SubQueryWithSource string ✔️ A tabular expression that includes its own tabular source, such as a table reference. This syntax is only supported with the legacy strategy. The subquery can only reference the key column, Column, from T. To reference the column, use the syntax toscalar(Column).

The expression must provide only one tabular result and shouldn't have other types of statements, such as let statements.
Hints string Zero or more space-separated parameters in the form of: HintName = Value that control the behavior of the operator. See the supported hints per strategy type.

Supported hints

Hint name Type Strategy Description
hint.shufflekey string shuffle The partition key used to run the partition operator with the shuffle strategy.
hint.materialized bool legacy If set to true, will materialize the source of the partition operator. The default value is false.
hint.concurrency int legacy Determines how many partitions to run in parallel. The default value is 16.
hint.spread int legacy Determines how to distribute the partitions among cluster nodes. The default value is 1.

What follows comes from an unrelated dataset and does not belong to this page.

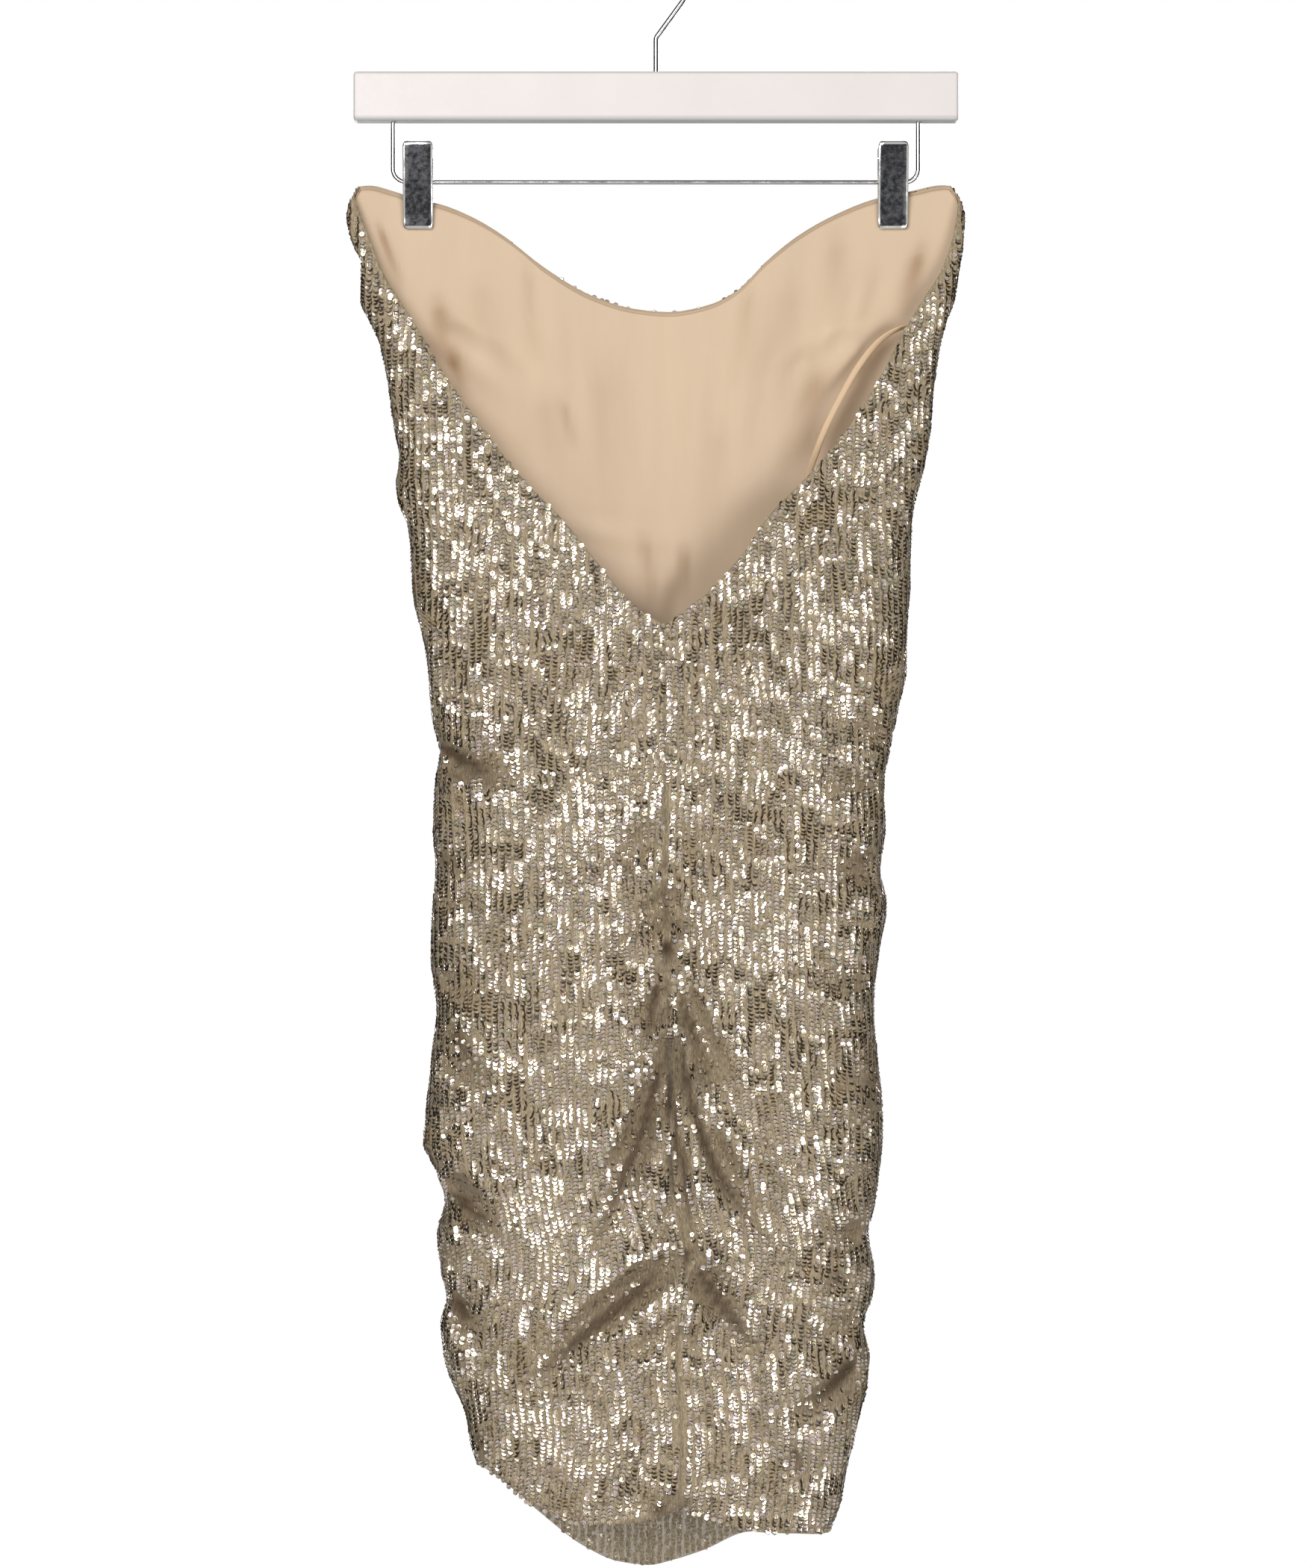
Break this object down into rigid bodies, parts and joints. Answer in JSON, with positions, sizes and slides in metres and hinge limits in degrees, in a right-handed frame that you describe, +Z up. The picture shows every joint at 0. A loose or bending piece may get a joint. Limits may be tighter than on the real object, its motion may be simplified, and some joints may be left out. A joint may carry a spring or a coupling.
{
  "type": "strapless sequin dress on a clip hanger",
  "caption": "Short strapless dress in sequined mesh with a low V back, ruched side and back seams and a plain lining, held by its top on a trouser clip hanger.",
  "frame": {"origin": "highest point inside the hanger's hook, where a rail bears", "axes": "+Z up, -Y towards the viewer who sees the dress's back, +Y towards the dress's front, +X to that viewer's right"},
  "size_m": [0.3878, 0.0855, 1.0216],
  "materials": {
    "sequin_cloth": "pale gold sequins in close upright rows on beige mesh",
    "lining": "tan satin, soft sheen",
    "ribbon": "tan satin ribbon",
    "white_wood": "smooth white satin paint on wood",
    "chrome": "polished chrome plate on steel"
  },
  "bodies": {
    "root": {"front_bodice": "sequin_cloth", "front_skirt": "sequin_cloth", "back_wing_left": "sequin_cloth", "back_wing_right": "sequin_cloth", "back_bodice_left": "sequin_cloth", "back_bodice_right": "sequin_cloth", "back_skirt_left": "sequin_cloth", "back_skirt_right": "sequin_cloth", "lining_front": "lining", "hanging_loop": "ribbon", "hanger_bar": "white_wood", "hanger_hook": "chrome", "hanger_wire": "chrome", "clip_left_inner_jaw": "chrome", "clip_left_outer_jaw": "chrome", "clip_left_spring": "chrome", "clip_right_inner_jaw": "chrome", "clip_right_outer_jaw": "chrome", "clip_right_spring": "chrome"}
  },
  "joints": []
}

For example, if there are N partitions and the spread hint is set to P, then the N partitions will be processed by P different cluster nodes equally in parallel/sequentially depending on the concurrency hint.

Returns

The operator returns a union of the results of the individual subqueries.

Strategies

The partition operator supports several strategies of subquery operation: native, shuffle, and legacy.

Note

The distinction between the native and shuffle strategies allows the caller to indicate the cardinality and execution strategy of the subquery. This choice may affect how long the subquery takes to complete but doesn't change the end result.

Native strategy

This strategy should be applied when the number of distinct values of the partition key isn't large, roughly in the thousands.

The subquery must be a tabular transformation that doesn't specify a tabular source. The source is implicit and is assigned according to the subtable partitions. Only certain supported operators can be used in the subquery. There's no restriction on the number of partitions.

To use this strategy, specify hint.strategy=native.

Shuffle strategy

This strategy should be applied when the number of distinct values of the partition key is large, in the millions.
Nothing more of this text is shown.